ICCO forecasts world gross production at 4.8 million tonnes in the 2024-2025 crop year. It noted that the April-to-September period, known as the Ivorian mid-crop season, was a thing to watch, as “it will be critical in shaping the global cocoa balance” for the crop year.
Cocoa truck arrivals at Ivory Coast’s ports matched that of last year leading up to the mid-crop season, which may signal improved production.
However, the ICCO questioned whether arrivals were a reliable proxy for actual production, since reports of low-quality beans raised “the possibility that consignments rejected by some exporters may have been accepted by others, potentially leading to double counting and artificially inflating arrival figures”.
“In the absence of official public data on cocoa production for the current season from producing countries, interpreting arrivals data should be approached with caution,” reads the ICCO’s Cocoa Market Report for June.
Recently, low arrivals at Ivorian ports fueled short-term supply concerns that drove cocoa futures up by 8 percent in London and New York markets.
A recovery of harvests in West Africa is crucial to restoring market stability, otherwise, limited stocks would spur another price increase, unless demand falls further.
Demand has taken a hit over the past 12 to 15 months, as the high prices prompted some companies to substitute chocolate with other ingredients, Tropical Research Services’ Steve Wateridge was cited as saying by CNBC Indonesia on July 21.
While down somewhat from the recent record high, future prices remain at a multiple of the $2,400 to $4,300 price range registered from 2020 to 2023.

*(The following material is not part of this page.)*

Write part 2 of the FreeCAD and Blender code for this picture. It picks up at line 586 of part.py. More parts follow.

Read also: High cocoa price underpins exports, trade surplus
The third-largest cocoa beans exporter, Indonesia has enjoyed an export windfall from the price surge cause by the gap in supply left by Ivory Coast and Ghana. In 2024 alone, the archipelago exported $2.64 billion worth of cocoa products, more than double that of the preceding year, according to Statistics Indonesia (BPS).
Indonesian cocoa product exports reached $1.6 billion in the first five months of 2025, far more than $1.2 billion in the entirety of 2023, despite the archipelago having only shipped out 144,000 tonnes in terms of volume, which is less than half of 2023’s 340,000 tonnes.

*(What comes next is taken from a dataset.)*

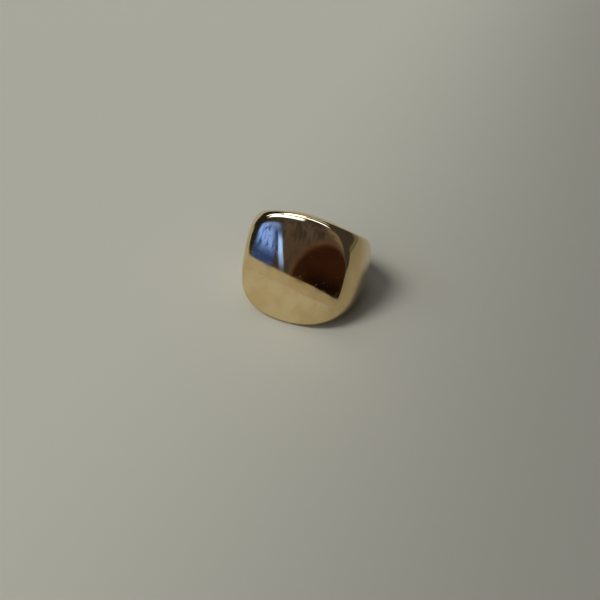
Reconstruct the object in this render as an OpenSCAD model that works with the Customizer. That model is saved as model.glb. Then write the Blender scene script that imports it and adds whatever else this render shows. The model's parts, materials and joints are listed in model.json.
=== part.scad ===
// Hollow-built signet ring: a domed face plate on a head wall, two shoulders and a shank,
// soldered together around a lining that forms the finger hole.
// The ring rests on a level surface on its lower edge, with the face turned to -Y.
// The origin is the middle of the finger hole, +Z is up and lengths are in millimetres.

/* [Finger hole] */
// Diameter of the finger hole
hole_d = 17.6; // [17:0.1:18]
// Thickness of the lining around the finger hole
lining_t = 0.5; // [0.4:0.05:0.6]
// Distance of the finger hole's axis behind the sweep axis of the outer shape
hole_back = 1.2; // [1.1:0.05:1.3]

/* [Face] */
// Distance from the sweep axis to the middle of the face
face_reach = 9.85; // [9.75:0.05:10]
// Radius of the face's curve around the finger at the head's upper end
face_radius_top = 52; // [45:1:80]
// The same radius at the head's lower end
face_radius_bottom = 71; // [50:1:90]
// Radius of the face's curve along the finger
face_radius_along = 300; // [200:10:500]
// How far the face rolls down along its rim
rim_drop = 0.17; // [0.05:0.01:0.25]
// How closely the roll-off keeps to the rim
rim_power = 7.5; // [5:0.5:10]
// How quickly the roll-off fades from the head's upper end to its lower end
roll_fade = 2.5; // [1:0.5:4]
// Thickness of the face plate
plate_t = 0.7; // [0.6:0.05:0.75]
// Radius of the rounding along the face's rim
rim_round = 0.25; // [0.2:0.05:0.35]

/* [Head] */
// Half of the head's height along the finger
head_half = 9.6; // [9.4:0.1:10]
// Angle from the face's middle to the end of the head
head_angle = 52; // [51:1:56]
// Half of the hollow's size around the finger
hollow_half_across = 6.2; // [5:0.1:6.5]
// Half of the hollow's size along the finger
hollow_half_along = 6.6; // [5:0.1:7]
// Radius of the hollow's corners
hollow_corner = 2.5; // [1:0.1:3]

/* [Shoulders and shank] */
// Half of the ring's breadth, from the sweep axis to a shoulder's side
side_reach = 10.8; // [10.75:0.05:11]
// Distance at which the plan outline would close ahead of the face
plan_front = 12.4; // [12.2:0.05:12.6]
// Power of the superellipse of the plan outline, where 2 is an ellipse
plan_power = 2.96; // [2.9:0.02:3.04]
// Power of the superellipse of a section through the band
section_power = 2.66; // [2.4:0.02:2.8]
// Thickness of the shank at the back, lining included
back_t = 1.5; // [1.4:0.05:2]
// Half of the width that the shank narrows towards at the back
back_half = 3.3; // [2.5:0.1:3.5]
// Angle over which most of the narrowing happens
taper_angle = 99; // [95:1:110]
// How sharply the ring narrows
taper_power = 2; // [1.8:0.05:2.2]
// Angle from the face's middle to the joint of a shoulder and the shank
shank_angle = 102; // [95:1:110]

/* [Solder] */
// Thickness of the solder under the face plate
face_solder_t = 0.12; // [0.08:0.01:0.15]
// Angle taken up by a solder joint across the band
solder_angle = 1.2; // [0.8:0.1:2]

/* [Finish] */
// Angle between two sections of the band
band_step = 4; // [3:1:6]
// Number of points across one section of the band
section_points = 20; // [12:2:24]
// Number of points around the face
rim_points = 96; // [72:4:120]

/* [Hidden] */
GOLD = "goldenrod";
SOLDER = "khaki";
hole_r = hole_d / 2;
lining_r = hole_r + lining_t;
lining_mid = hole_r + lining_t / 2;              // middle of the lining's thickness
root_r = 8.9;                                   // radius where the section's rounding starts
seat_lip = 0.05;                                // first step of a section away from the lining
back_reach = hole_back + hole_r + back_t;       // from the sweep axis to the back of the shank
clear = 1;                                      // overshoot of the cutting shapes
through = 2 * (head_half + clear);              // length that passes the whole ring
head_floor = 4.5;                               // base of the head's blank, inside the lining
head_levels = 8;                                // steps down the side of the head's blank
search_steps = 24;                              // halvings in the search for the rim
search_far = 15;                                // start of that search, outside the ring
trim_step = 6;                                  // angle between points of the lining's edge
round_steps = 3;                                // steps round the rim's rounding
bore_fn = 96;                                   // segments of the drawn finger hole
corner_fn = 48;                                 // segments of the drawn hollow's corners
rim_reach = 9.3;                                // forward position of the rim, on average
past_rim = 1.05;                                // side share up to which the roll-off goes on
disc_steps = 6;                                 // rings between the face's middle and its rim
crowding = 1.6;                                 // how much closer those rings are at the rim
disc_rings = [for (i = [1 : disc_steps]) 1 - pow(1 - i / disc_steps, crowding)];

// Outer radius of the plan outline at angle a from the face's middle
function plan_r(a) =
    cos(a) > 0
    ? pow(pow(abs(sin(a)) / side_reach, plan_power) + pow(cos(a) / plan_front, plan_power), -1 / plan_power)
    : 1 / norm([sin(a) / side_reach, cos(a) / back_reach]);

// Half of the ring's width along the finger at angle a
function half_width(a) =
    let (turn = min(abs(a), 360 - abs(a)))
    back_half + (head_half - back_half) * exp(-pow(turn / taper_angle, taper_power));

// Superellipse coordinate of one component of a unit direction
function bulge(v) = sign(v) * pow(abs(v), 2 / section_power);

// Half of the ring's width along the finger at angle a and radius r
function half_of(a, r) =
    let (depth = max(0, r - root_r) / (plan_r(a) - root_r))
    depth >= 1 ? 0 : half_width(a) * pow(1 - pow(depth, section_power), 1 / section_power);

// The same at x, and forward of the sweep axis by f
function half_at(x, f) = half_of(atan2(x, f), norm([x, f]));

// Share of the way to the ring's side, from 0 deep inside it to 1 at its surface
function side_share(x, f, z) =
    let (a = atan2(x, f), depth = max(0, norm([x, f]) - root_r) / (plan_r(a) - root_r))
    pow(depth, section_power) + pow(abs(z) / half_width(a), section_power);

// Radius from the sweep axis, at angle a, of the flats that wrap the lining
function seat_r(a) =
    let (flat_r = lining_r / cos(band_step / 2))
    sqrt(pow(flat_r, 2) - pow(hole_back * sin(a), 2)) - hole_back * cos(a);

// Share of the way up the head at height z, from 0 at its lower end to 1 at its upper end
function upward(z) = min(1, max(0, (1 + z / head_half) / 2));

// Curvature of the face around the finger at height z
function face_bend(z) = (1 - upward(z)) / face_radius_bottom + upward(z) / face_radius_top;

// Depth of the roll-off at x and z
function roll(x, z) =
    rim_drop * pow(upward(z), roll_fade) * pow(min(side_share(x, rim_reach, z), past_rim), rim_power);

// Forward position of the face's dome at x and z
function dome(x, z) =
    face_reach - x * x * face_bend(z) / 2 - z * z / (2 * face_radius_along) - roll(x, z);

// Forward position of a level: the dome lowered by drop, blended by share towards the head's floor
function level(x, z, drop, share) = (1 - share) * (dome(x, z) - drop) + share * head_floor;

// Distance from the face's middle, in direction k, at which a level meets the ring's side
function rim(k, drop, share = 0, near = 0, far = search_far, n = search_steps) =
    let (s = (near + far) / 2)
    let (f = level(s * cos(k), s * sin(k), drop, share))
    n == 0 ? s
    : abs(s * sin(k)) < half_at(s * cos(k), f)
    ? rim(k, drop, share, s, far, n - 1)
    : rim(k, drop, share, near, s, n - 1);

// Point at x, forward by f and up the finger by z
function place(x, f, z) = [x, -hole_back - f, z];

// Closed section of the band at angle a, from one inner corner round the outside to the other
function section(a) =
    let (w = half_width(a), t = plan_r(a) - root_r, seat = seat_r(a))
    let (start = max(0, seat + seat_lip - root_r) / t)
    let (end = acos(pow(start, section_power / 2)))
    let (arc = [for (i = [0 : section_points]) let (u = end * (2 * i / section_points - 1))
        [root_r + t * bulge(cos(u)), w * bulge(sin(u))]])
    [for (p = [[seat, -half_of(a, seat)], each arc, [seat, half_of(a, seat)]])
        place(p[0] * sin(a), p[0] * cos(a), p[1])];

// Ring of points round the face, inset from the rim at a level and scaled towards the middle
function rim_ring(drop, share = 0, inset = 0, scale = 1) =
    [for (i = [0 : rim_points - 1])
        let (k = 360 * i / rim_points, s = scale * (rim(k, drop, share) - inset))
        place(s * cos(k), level(s * cos(k), s * sin(k), drop, share), s * sin(k))];

// Triangles that join ring i to ring i + 1, for rings of m points
function skin(i, m) =
    [for (j = [0 : m - 1]) let (a = i * m + j, b = i * m + (j + 1) % m) each
        [[a, b, b + m], [a, b + m, a + m]]];

// Piece of the band between two angles, wrapped over the lining
module band_piece(from, to) {
    steps = ceil((to - from) / band_step);
    rings = [for (i = [0 : steps]) section(from + (to - from) * i / steps)];
    m = len(rings[0]);
    first_cap = [for (j = [m - 1 : -1 : 0]) j];
    last_cap = [for (j = [0 : m - 1]) steps * m + j];
    sides = [for (i = [0 : steps - 1]) each skin(i, m)];
    polyhedron([for (r = rings) each r], concat(sides, [first_cap, last_cap]));
}

// Solid through a list of rings, closed by a fan at a middle point above and below
module stack(top_middle, rings, bottom_middle) {
    m = rim_points;
    last = len(rings) - 1;
    top = len(rings) * m;
    top_fan = [for (j = [0 : m - 1]) [top, (j + 1) % m, j]];
    bottom_fan = [for (j = [0 : m - 1]) [top + 1, last * m + j, last * m + (j + 1) % m]];
    sides = [for (i = [0 : last - 1]) each skin(i, m)];
    polyhedron(concat([for (r = rings) each r], [top_middle, bottom_middle]),
        concat(top_fan, sides, bottom_fan));
}

// Rings of a level surface, from the middle outwards
function surface_rings(drop) = [for (s = disc_rings) rim_ring(drop, 0, 0, s)];

// The same rings from the rim inwards
function surface_rings_inward(drop) =
    [for (i = [len(disc_rings) - 1 : -1 : 0]) rim_ring(drop, 0, 0, disc_rings[i])];

// Middle point of a level surface
function surface_middle(drop) = place(0, dome(0, 0) - drop, 0);

// Layer of the head between two depths under the face
module layer(upper, lower) {
    stack(surface_middle(upper), concat(surface_rings(upper), surface_rings_inward(lower)),
        surface_middle(lower));
}

// Cylinder about the finger hole's axis, passing the whole ring
module hole_cylinder(r) {
    cylinder(r = r, h = through, center = true, $fn = bore_fn);
}

// Opening in the head wall that the hollow takes up
module hollow() {
    inner_across = hollow_half_across - hollow_corner;
    inner_along = hollow_half_along - hollow_corner;
    rotate([90, 0, 0])
        linear_extrude(height = face_reach + hole_back + clear)
            union() {
                square([2 * inner_across, 2 * hollow_half_along], center = true);
                square([2 * hollow_half_across, 2 * inner_along], center = true);
                for (i = [-1, 1], j = [-1, 1])
                    translate([i * inner_across, j * inner_along])
                        circle(r = hollow_corner, $fn = corner_fn);
            }
}

// Wedge of space that the head takes up, between its two end planes
module head_wedge() {
    far = search_far / cos(head_angle);
    translate([0, -hole_back, 0])
        linear_extrude(height = through, center = true)
            polygon([[0, 0], [-far * sin(head_angle), -far * cos(head_angle)],
                [far * sin(head_angle), -far * cos(head_angle)]]);
}

// Side view of the lining, whose ends follow the edge of the outer shape
module lining_profile() {
    function edge(u) = [-lining_mid * cos(u), half_at(lining_mid * sin(u), lining_mid * cos(u) - hole_back)];
    upper = [for (u = [0 : trim_step : 180]) edge(u)];
    reach = lining_r + clear;
    top = concat([[-reach, upper[0][1]]], upper, [[reach, upper[len(upper) - 1][1]]]);
    bottom = [for (i = [len(top) - 1 : -1 : 0]) [top[i][0], -top[i][1]]];
    rotate([90, 0, 90])
        linear_extrude(height = through, center = true)
            polygon(concat(top, bottom));
}

// Ring in its own upright axes to its resting tilt, on the head's lower edge and the shank's
module rest() {
    front_edge = half_at(0, lining_mid - hole_back);
    back_edge = half_at(0, -lining_mid - hole_back);
    tilt = atan((front_edge - back_edge) / (lining_mid + lining_r));
    rotate([-tilt, 0, 0]) children();
}

module finger_sleeve() {
    color(GOLD) rest()
        intersection() {
            difference() {
                hole_cylinder(lining_r);
                hole_cylinder(hole_r);
            }
            lining_profile();
        }
}

module head_wall() {
    top = plate_t + face_solder_t;
    walls = [for (i = [1 : head_levels]) rim_ring(top, i / head_levels)];
    color(GOLD) rest()
        intersection() {
            difference() {
                stack(surface_middle(top), concat(surface_rings(top), walls), place(0, head_floor, 0));
                hole_cylinder(lining_r);
                hollow();
            }
            head_wedge();
        }
}

module face_solder() {
    color(SOLDER) rest()
        difference() {
            layer(plate_t, plate_t + face_solder_t);
            hollow();
        }
}

module face_plate() {
    rounding = [for (i = [0 : round_steps]) let (u = 90 * i / round_steps)
        rim_ring(rim_round * (1 - cos(u)), 0, rim_round * (1 - sin(u)))];
    inner = [for (i = [0 : len(disc_rings) - 2]) rim_ring(0, 0, rim_round, disc_rings[i])];
    color(GOLD) rest()
        stack(surface_middle(0), concat(inner, rounding, surface_rings_inward(plate_t)),
            surface_middle(plate_t));
}

module shoulder() {
    band_piece(head_angle + solder_angle, shank_angle);
}

module shoulder_right() {
    color(GOLD) rest() shoulder();
}

module shoulder_left() {
    color(GOLD) rest() mirror([1, 0, 0]) shoulder();
}

module head_solder_right() {
    color(SOLDER) rest() band_piece(head_angle, head_angle + solder_angle);
}

module head_solder_left() {
    color(SOLDER) rest() mirror([1, 0, 0]) band_piece(head_angle, head_angle + solder_angle);
}

module shank() {
    start = shank_angle + solder_angle;
    color(GOLD) rest() band_piece(start, 360 - start);
}

module shank_solder_right() {
    color(SOLDER) rest() band_piece(shank_angle, shank_angle + solder_angle);
}

module shank_solder_left() {
    color(SOLDER) rest() mirror([1, 0, 0]) band_piece(shank_angle, shank_angle + solder_angle);
}

finger_sleeve();
head_wall();
face_solder();
face_plate();
shoulder_right();
shoulder_left();
head_solder_right();
head_solder_left();
shank();
shank_solder_right();
shank_solder_left();
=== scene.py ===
"""Signet ring: finely curved, polished gold pieces around the CAD frame, on a pale floor."""

import json
import math

import bmesh
import bpy
import numpy as np
from mathutils import Matrix, Vector


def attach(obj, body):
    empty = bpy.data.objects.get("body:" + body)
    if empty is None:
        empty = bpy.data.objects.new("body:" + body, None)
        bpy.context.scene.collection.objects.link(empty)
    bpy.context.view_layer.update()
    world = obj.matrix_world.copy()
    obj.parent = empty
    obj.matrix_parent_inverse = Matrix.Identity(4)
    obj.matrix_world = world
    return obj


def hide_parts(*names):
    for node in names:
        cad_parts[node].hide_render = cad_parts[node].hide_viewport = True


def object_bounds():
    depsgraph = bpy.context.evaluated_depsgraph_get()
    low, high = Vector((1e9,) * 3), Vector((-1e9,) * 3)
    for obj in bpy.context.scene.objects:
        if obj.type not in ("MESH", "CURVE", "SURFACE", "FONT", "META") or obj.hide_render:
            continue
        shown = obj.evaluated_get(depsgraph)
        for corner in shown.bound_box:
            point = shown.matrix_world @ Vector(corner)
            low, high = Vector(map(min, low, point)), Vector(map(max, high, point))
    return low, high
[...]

The Indonesian Cocoa Board’s Soetanto said that, on the ground, bean prices “may have reached a new equilibrium”, which he approved of since “it’s still profitable for farmers but affordable for the grinding industry”.
He went on to say that government assistance was needed in rejuvenation and replanting efforts, particularly in the form of guidance and upskilling for farmers. In addition, he urged the government to provide production means, such as seeds, fertilizer, irrigation infrastructure and pesticides.
Subsidies existed for seeds and fertilizer, Soetanto said, “but the amount is still lacking”.
The Agriculture Ministry’s Plantation Directorate General was not immediately available for comment when contacted by the Post.
Indonesian Cacao Association (Askindo) chairman Arief Susanto told the Post on Monday that the government could help with rejuvenation and replanting efforts by increasing and easing access to seeds.
Moreover, the government could also help by “maintaining the competitiveness of Indonesia’s cocoa products in the global market”, for example by negotiating a zero-percent import tariff with the US, since the upstream product cannot be produced on US soil.
Indonesia recently agreed on a bilateral trade deal with Washington that imposes a 19 percent US import duty for Indonesian exports to the US, but Jakarta is still lobbying for exemptions for certain products, including cocoa, coffee, rubber, crude palm oil and nickel.